From Satellite Imagery to Disaster Insights

Abstract: The use of satellite imagery has become increasingly popular for disaster monitoring and response. After a disaster, it is important to prioritize rescue operations, disaster response and coordinate relief efforts. These have to be carried out in a fast and efficient manner since resources are often limited in disaster-affected areas and it's extremely important to identify the areas of maximum damage. However, most of the existing disaster mapping efforts are manual which is time-consuming and often leads to erroneous results. In order to address these issues, we propose a framework for change detection using Convolutional Neural Networks (CNN) on satellite images which can then be thresholded and clustered together into grids to find areas which have been most severely affected by a disaster. We also present a novel metric called Disaster Impact Index (DII) and use it to quantify the impact of two natural disasters - the Hurricane Harvey flood and the Santa Rosa fire.
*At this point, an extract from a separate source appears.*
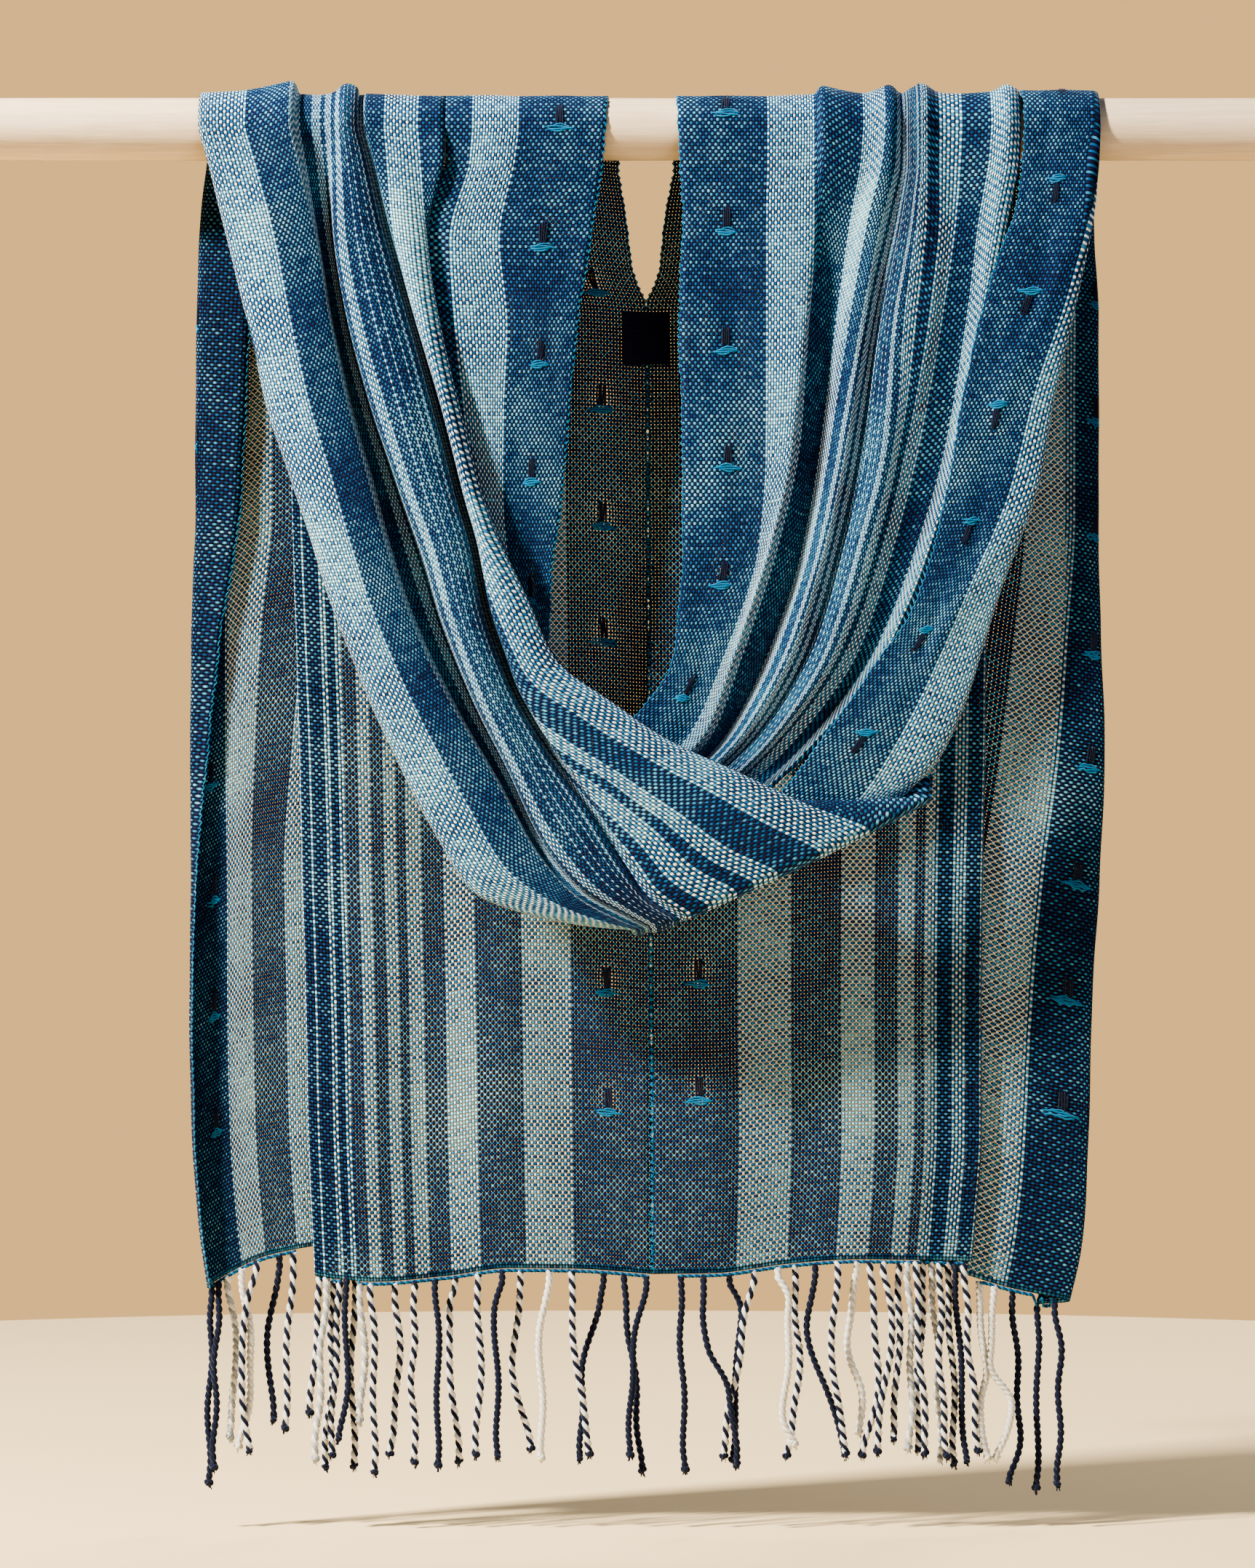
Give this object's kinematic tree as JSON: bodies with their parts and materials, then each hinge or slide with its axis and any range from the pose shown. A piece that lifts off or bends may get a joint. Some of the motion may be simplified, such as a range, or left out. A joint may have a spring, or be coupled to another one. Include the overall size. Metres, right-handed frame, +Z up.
{
  "type": "rebozo shawl on a wooden rod",
  "caption": "Long woven ikat shawl of two panels sewn at the back, draped over a round wooden rod with a crossed front swag and a twisted, knotted fringe.",
  "frame": {"origin": "middle of the rod's axis, where the rod is held", "axes": "+X along the rod, +Y away from the front, +Z up"},
  "size_m": [1.06, 0.1062, 1.1377],
  "materials": {
    "cloth": "plain woven cotton with blue and white warp stripes",
    "fringe": "twisted two-ply cotton cords, knotted at the ends",
    "label": "ribbed navy tape, bare",
    "rod": "sanded pale pine, unvarnished"
  },
  "bodies": {
    "root": {"rod": "rod", "left_swag": "cloth", "left_edge": "cloth", "right_arm": "cloth", "right_front": "cloth", "back_left": "cloth", "back_right": "cloth", "label": "label", "fringe_left_outer": "fringe", "fringe_left": "fringe", "fringe_right": "fringe", "fringe_right_outer": "fringe"}
  },
  "joints": []
}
Our framework achieves a top F1 score of 81.2% on the gridded flood dataset and 83.5% on the gridded fire dataset.

• The paper introduces a novel Disaster Impact Index (DII) that quantifies structural changes from satellite imagery before and after disasters.
• It employs a Residual Inception Skip Network for semantic segmentation to accurately detect changes in man-made features.
• Experimental results on Hurricane Harvey and Santa Rosa datasets demonstrate high F1 scores (81.2-83.5%) in disaster impact detection.

From Satellite Imagery to Disaster Insights

Introduction

The paper "From Satellite Imagery to Disaster Insights" presents a framework for disaster monitoring and response using satellite imagery. The research proposes a method employing Convolutional Neural Networks (CNNs) to detect changes in man-made features from satellite images taken before and after natural disasters. These changes are used to develop a novel metric called the Disaster Impact Index (DII), which quantifies the impact of disasters such as floods and fires. This approach is designed to address the limitations of manual disaster mapping, which are time-consuming and error-prone.

Proposed Approach

The core of the proposed method involves semantic segmentation of satellite images to identify and compare man-made structures such as roads and buildings before and after a disaster event. This paper uses a Residual Inception Skip Network architecture to achieve semantic segmentation, leveraging pre-trained models on road and building datasets. The method involves computing the difference between the segmentation masks produced from pre- and post-disaster images. This computation helps to form a change mask that identifies significant structural changes attributable to disasters.

Figure 1: Flow diagram of the proposed approach for disaster impact analysis using CNNs.

The change detection process involves several steps, including dilation of pre-disaster masks and the removal of small noise components. The resulting change mask is used to compute the Disaster Impact Index, a quantitative measure of disaster impact on specified grid regions.

Disaster Impact Index (DII)

The DII metric provides a quantifiable measure of disaster impact by calculating the relative change in detected features within specified grid areas. The DII is computed as the normalized difference between pre- and post-disaster predictions within grid cells. A thresholding mechanism is applied to these indices to identify areas with significant damage.

The normalized aspect of the DII ensures that the metric is independent of region-specific characteristics and can be consistently applied across various scenarios.

Experimental Results

The proposed method was validated using datasets from two significant disaster events: Hurricane Harvey and the Santa Rosa fires. The Hurricane Harvey dataset focused on road changes to assess flood impact, while the Santa Rosa dataset used changes in building structures to evaluate fire impact.

Figure 2: DII application: (a) flood damage during Hurricane Harvey; (b) fire damage at Santa Rosa.

The evaluation revealed high F1 scores in detecting impacted areas, demonstrating the method's effectiveness. The CNN-based detection exhibited strong correlation with ground truth data, confirming the method's viability in operational settings. For instance, the DII-based approach achieved an F1 score of 81.2% for flooding damage detection and 83.5% for fire damage detection.

Conclusion

The study effectively demonstrates the utility of CNNs in conjunction with satellite imagery for automatic disaster impact assessment. By focusing on the changes in man-made structures, the method provides a scalable and efficient alternative to traditional manual mapping techniques. Future work could extend this framework to other structural and natural features, thereby broadening the scope and applicability of the DII metric in varied disaster scenarios.